Making the Change Stick
Do it in waves, not in one weekend.
The all-at-once relayout fails, reliably. Your team loses their spatial memory overnight, picking accuracy collapses for two weeks, and someone declares the project a mistake. Instead:
- Wave 1 (one weekend): Move dead stock out of the golden zone. Nothing else. Immediate improvement, near-zero disruption, because nobody was picking that stock anyway.
- Wave 2 (one weekend): Move the top 30 A items into the vacated golden-zone space near packing. This is where most of the gain lands.
- Wave 3 (spread over a month, an hour a day): Reslot B items, label all locations, update the pick-list print order.
Measure two numbers, before and after.
- Average lines picked per hour, per person. This is your productivity number and it should move within one wave.
- Order cycle time — order received to order staged. This is the number your customers experience.
Take both for a normal week before you touch anything. Without a baseline you will spend the next year arguing about whether it worked.
Re-slot quarterly, not never.
Velocity drifts. A seasonal item that was an A in November is a C in March. Once a quarter, re-run the pick-frequency export, compare the new A-list to the current golden-zone contents, and move the delta. It is usually twenty SKUs and two hours. Skipping this for two years is how the accidental layout comes back.
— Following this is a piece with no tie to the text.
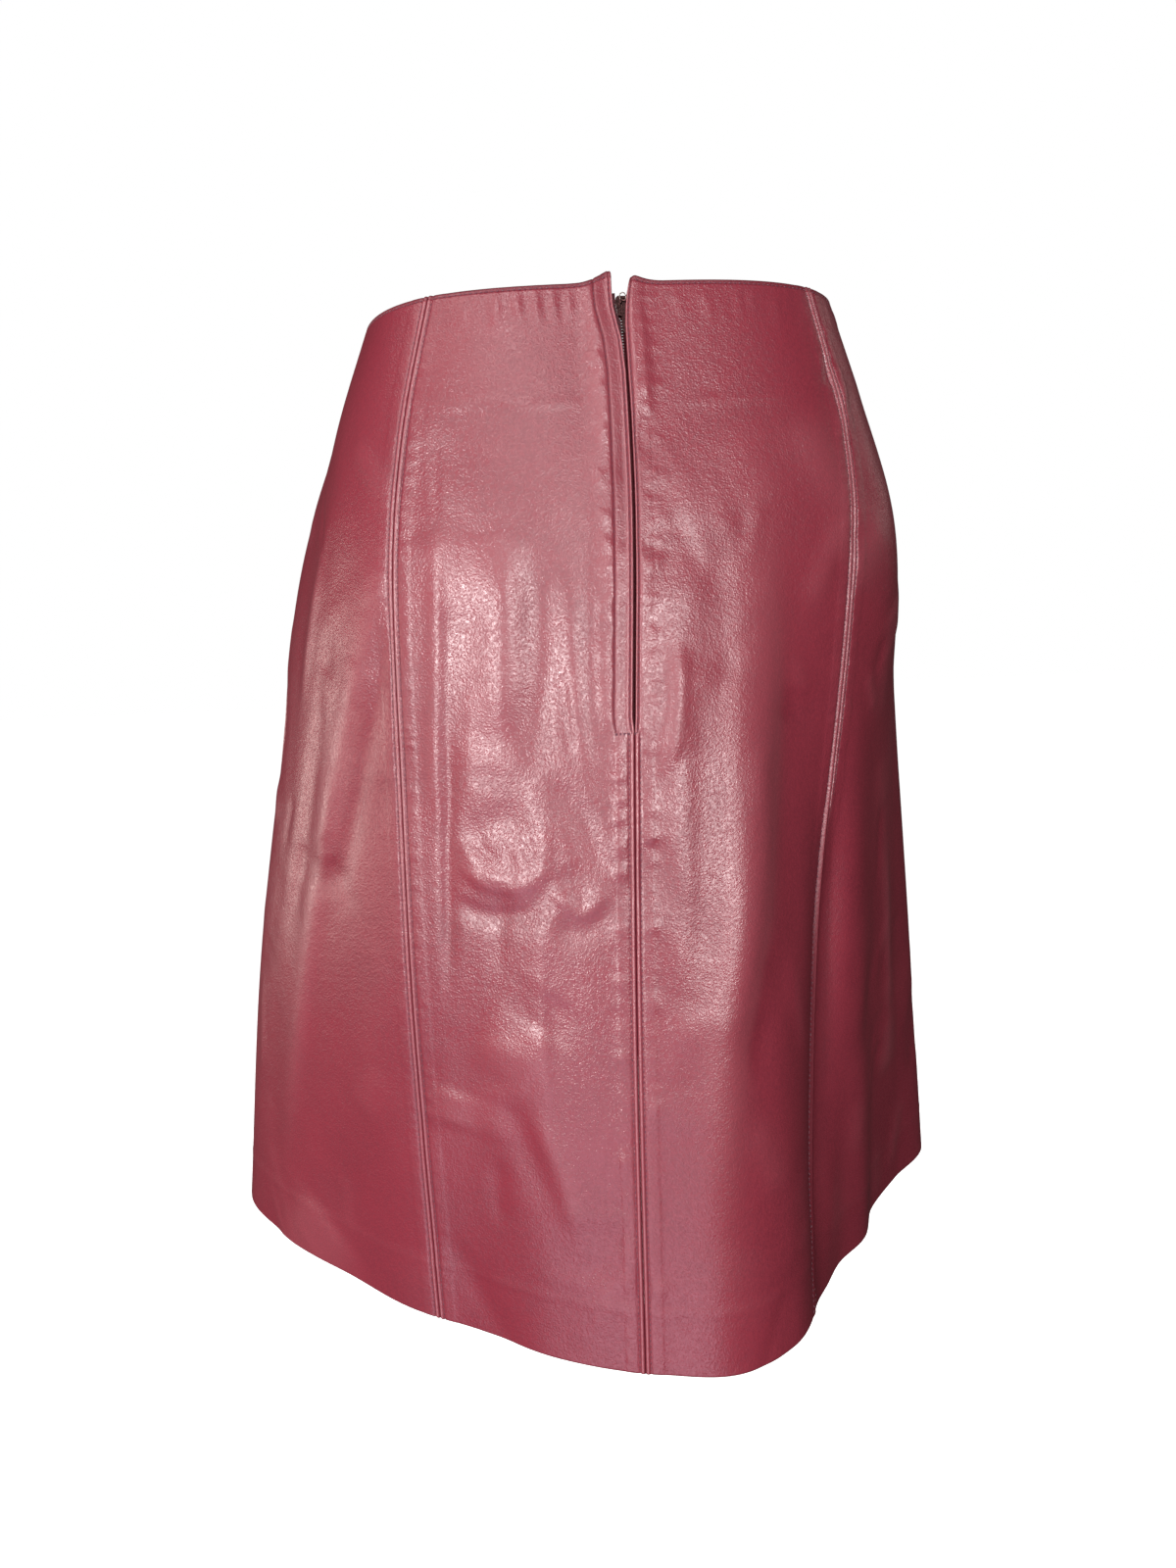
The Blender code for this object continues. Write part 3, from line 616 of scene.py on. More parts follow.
class Panel:
    """One leather panel between two seams, its start on the left as seen from outside."""

    def __init__(self, name, start, end, column_step, row_step, lip=None):
        self.name = name
        self.start = start
        self.end = end
        self.column_step = column_step
        self.row_step = row_step
        self.lip = lip

    def in_fold(self, edge):
        """Whether an edge lies along the right princess seam, whose foot is in a deep fold."""
        return (self.start if edge == "start" else self.end) == "right"

    def edges(self, level):
        first = edge_angle(self.start, level, 1, self.lip == "start")
        last = edge_angle(self.end, level, -1, self.lip == "end")
        return first, last

    def seam_relief(self, away, drop, edge):
        if self.lip != edge:
            relief = topstitched(away, PRINCESS_ROW, PRINCESS_ALLOWANCE)
            return relief * np.interp(drop, *RELIEF_FADE) if self.in_fold(edge) else relief
        closed = topstitched(away, CENTRE_ROW, CENTRE_ALLOWANCE)
        opened = profile(away, LAP_PROFILE if edge == "end" else LIP_PROFILE)
        fade = np.where(away > LAP_ROW, LAP_FADE, LIP_FADE)
        blend = np.clip((drop - ZIP_END + fade / 2) / fade, 0, 1)
        return opened * (1 - blend) + closed * blend

    def seam_shade(self, away, drop, edge):
        """How much shade is painted into the fold of a seam and the grooves of its rows of stitches, from 0
        to 1.
        """
        fold = lines(away, SEAM_FOLD_SHADE)
        if self.in_fold(edge):
            fold = np.where(drop > DEEP_FROM, lines(away, DEEP_SEAM_FOLD_SHADE), fold)
        if self.lip != edge:
            return np.maximum(fold, lines(away, PRINCESS_ROW_SHADE))
        closed = np.maximum(fold, lines(away, CENTRE_ROW_SHADE))
        opened = lines(away, *LAP_SHADES) if edge == "end" else lines(away, LIP_ROW_SHADE)
        return np.where(drop < ZIP_END, opened, closed)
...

The reason this work gets postponed is that it has no invoice attached. Nobody sells you a warehouse layout, so nobody calls you about it, so it never enters the queue. But it is one of the few operational changes available to a small distributor with a return measured in weeks and a capital cost of roughly zero — a data export, a floor sketch, a pick-list sort order, and two weekends of moving boxes. The building you already have is almost certainly big enough. It is just organised in the order the stock arrived rather than the order it leaves.